The New York City Police Department School Safety Division is the law enforcement agency for New York City Department of Education schools. The agency is a division of the New York City Police Department Community Affairs Bureau, and is one of the largest school-based law enforcement agencies in New York City, and the United States, with approximately 5,000 school safety agents and 200 police officers.

History
The New York City Police Department School Safety Division was formed in 1998 when the School Safety force was transferred from the New York City Department of Education to the New York City Police Department. Since then, the School Safety force has expanded in duties and in number of officers. In 2006, NYPD school safety agents were classified Civil Service Status with the first DCAS Civil Service exam given on June 9, 2007.

Power and authority
School safety agents are designated as New York City special patrolmen.
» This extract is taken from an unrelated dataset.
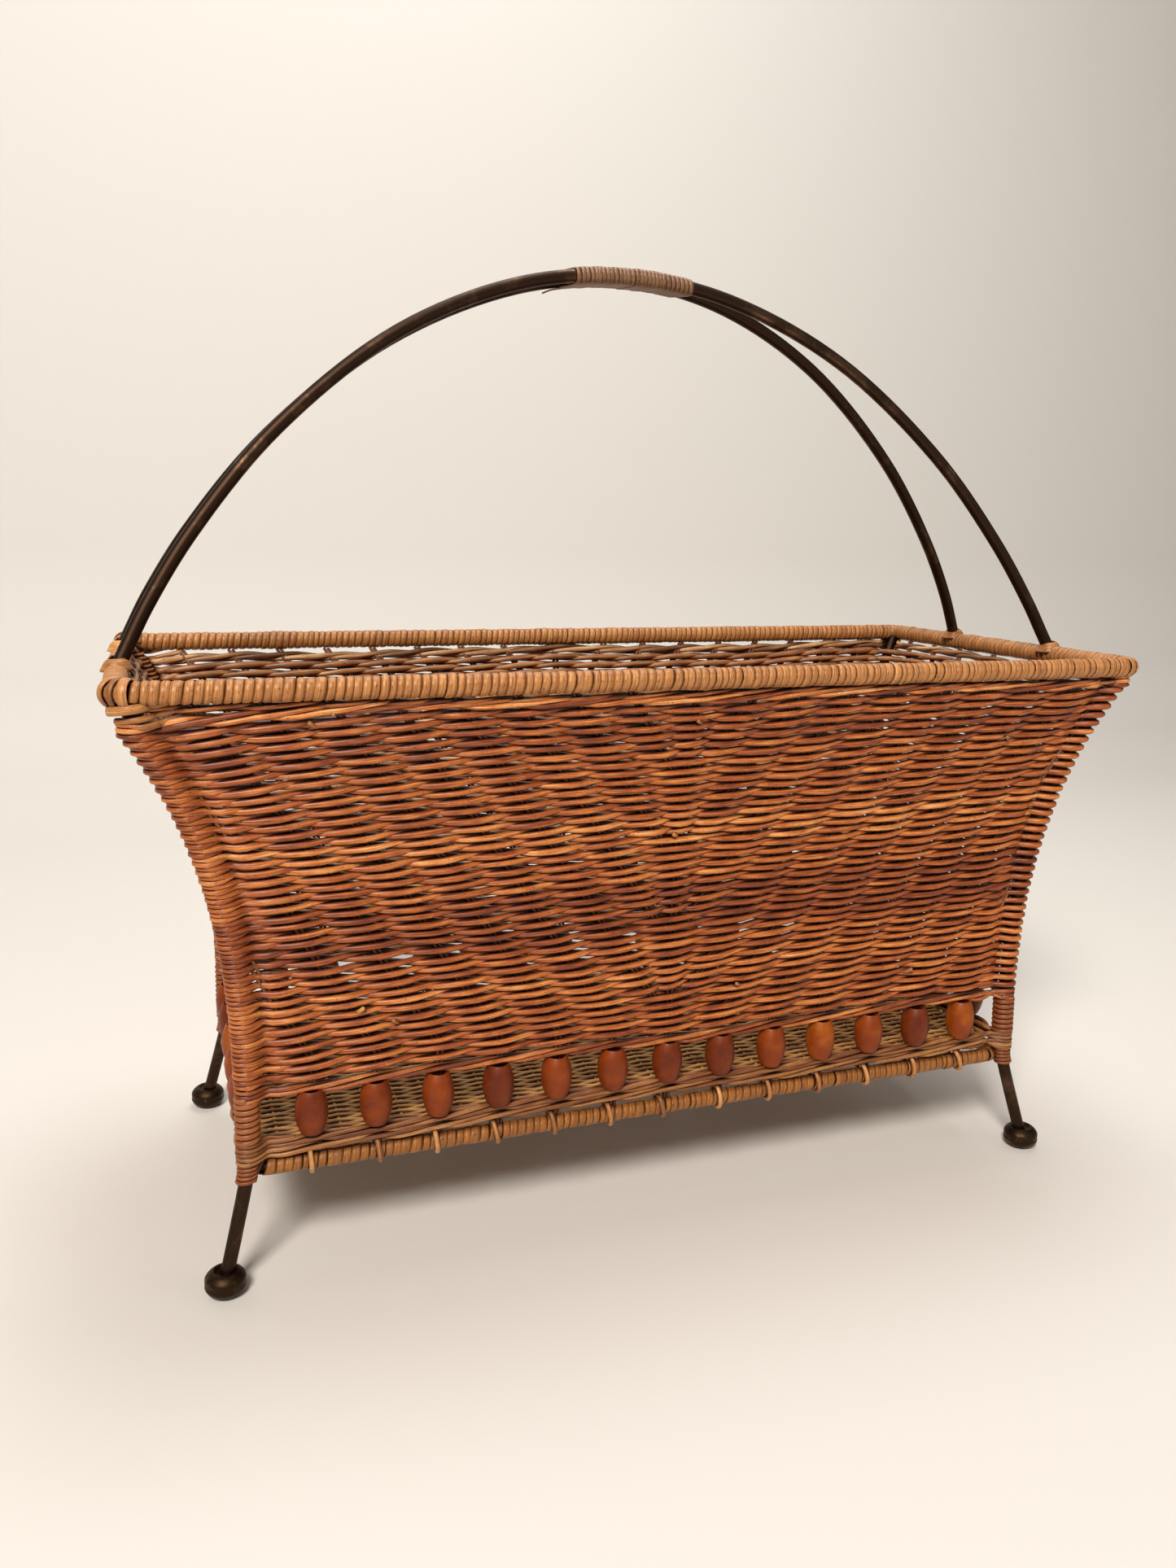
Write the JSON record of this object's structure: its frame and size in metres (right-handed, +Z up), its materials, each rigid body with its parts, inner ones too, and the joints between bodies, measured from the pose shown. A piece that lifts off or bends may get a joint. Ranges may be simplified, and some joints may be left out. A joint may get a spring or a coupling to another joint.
{
  "type": "magazine basket",
  "caption": "Flared rectangular basket of twined rattan on a steel rod frame with ball feet, a band of wooden beads above the base and an arched handle of two rods",
  "frame": {"origin": "on the floor under the middle of the basket", "axes": "+X along the long side to the right, +Y to the back, +Z up; the front is at -Y"},
  "size_m": [0.502, 0.226, 0.4627],
  "materials": {
    "frame_steel": "dark bronzed rod, satin, rubbed lighter on the crowns",
    "foot_steel": "dark bronzed ball, satin with a few rubbed spots",
    "cane_binding": "pale honey cane, split and wound, satin with darker specks",
    "woven_rattan": "stained peeled rattan, satin, varied from strand to strand",
    "base_rattan": "unstained weathered rattan, dull",
    "bead_wood": "turned hardwood, varnished, varied from bead to bead"
  },
  "bodies": {
    "root": {"rim_frame": "frame_steel", "lower_frame": "frame_steel", "rim_binding": "cane_binding", "lower_binding": "cane_binding", "handle_rod_front": "frame_steel", "handle_rod_back": "frame_steel", "grip_binding": "cane_binding", "post_front_left": "frame_steel", "post_back_left": "frame_steel", "post_front_right": "frame_steel", "post_back_right": "frame_steel", "foot_front_left": "foot_steel", "foot_back_left": "foot_steel", "foot_front_right": "foot_steel", "foot_back_right": "foot_steel", "post_wrap_front_left": "cane_binding", "post_wrap_back_left": "cane_binding", "post_wrap_front_right": "cane_binding", "post_wrap_back_right": "cane_binding", "wall_front": "woven_rattan", "wall_back": "woven_rattan", "wall_left": "woven_rattan", "wall_right": "woven_rattan", "woven_base": "base_rattan", "bead_front_01": "bead_wood", "bead_front_02": "bead_wood", "bead_front_03": "bead_wood", "bead_front_04": "bead_wood", "bead_front_05": "bead_wood", "bead_front_06": "bead_wood", "bead_front_07": "bead_wood", "bead_front_08": "bead_wood", "bead_front_09": "bead_wood", "bead_front_10": "bead_wood", "bead_front_11": "bead_wood", "bead_front_12": "bead_wood", "bead_front_13": "bead_wood", "bead_back_01": "bead_wood", "bead_back_02": "bead_wood", "bead_back_03": "bead_wood", "bead_back_04": "bead_wood", "bead_back_05": "bead_wood", "bead_back_06": "bead_wood", "bead_back_07": "bead_wood", "bead_back_08": "bead_wood", "bead_back_09": "bead_wood", "bead_back_10": "bead_wood", "bead_back_11": "bead_wood", "bead_back_12": "bead_wood", "bead_back_13": "bead_wood", "bead_left_01": "bead_wood", "bead_left_02": "bead_wood", "bead_left_03": "bead_wood", "bead_left_04": "bead_wood", "bead_left_05": "bead_wood", "bead_right_01": "bead_wood", "bead_right_02": "bead_wood", "bead_right_03": "bead_wood", "bead_right_04": "bead_wood", "bead_right_05": "bead_wood"}
  },
  "joints": []
}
School safety agents can make warrant-less arrests, carry and use handcuffs, and use physical force or deadly force, if necessary, to keep students, teachers, staff and fellow agents safe.

School Safety Agents are classified as peace officers under the New York Criminal Procedure Law.

Uniform and vehicles
School safety agents wear French blue uniform shirts with dark blue pants, almost identical to the NYPD's traffic enforcement agents (TEAs) with the exception of their eight-point uniform caps. SSAs use the dark blue caps just as uniformed police officers do. Their badge is oval with an eagle on top, in contrast to the shield worn by police officers. Vehicles are either dark blue with white decals or white with light blue decals.

Fallen officers
Since the establishment of the New York City Police Department School Safety Division, two officers have died while on duty, one in 1999 and one in 2005. Both deaths were caused by heart attack.

Official duties 
School safety agents are often seen on the perimeters of the city's schools and inside the halls of all middle and high schools. SSA's may have only one agent in the school or many depending on the size of the school and the student population.  Additionally, some Agents are assigned to squad cars, or RMP's in NYPD parlance, to respond to incidents and emergencies.  Due to the peace officer status of the Agents, some assist in taking emergency calls adjacent to school grounds.

SSD separates agents by "levels" with a civilian assistant commissioner of the New York City Police Department overseeing the administrative functions of the division.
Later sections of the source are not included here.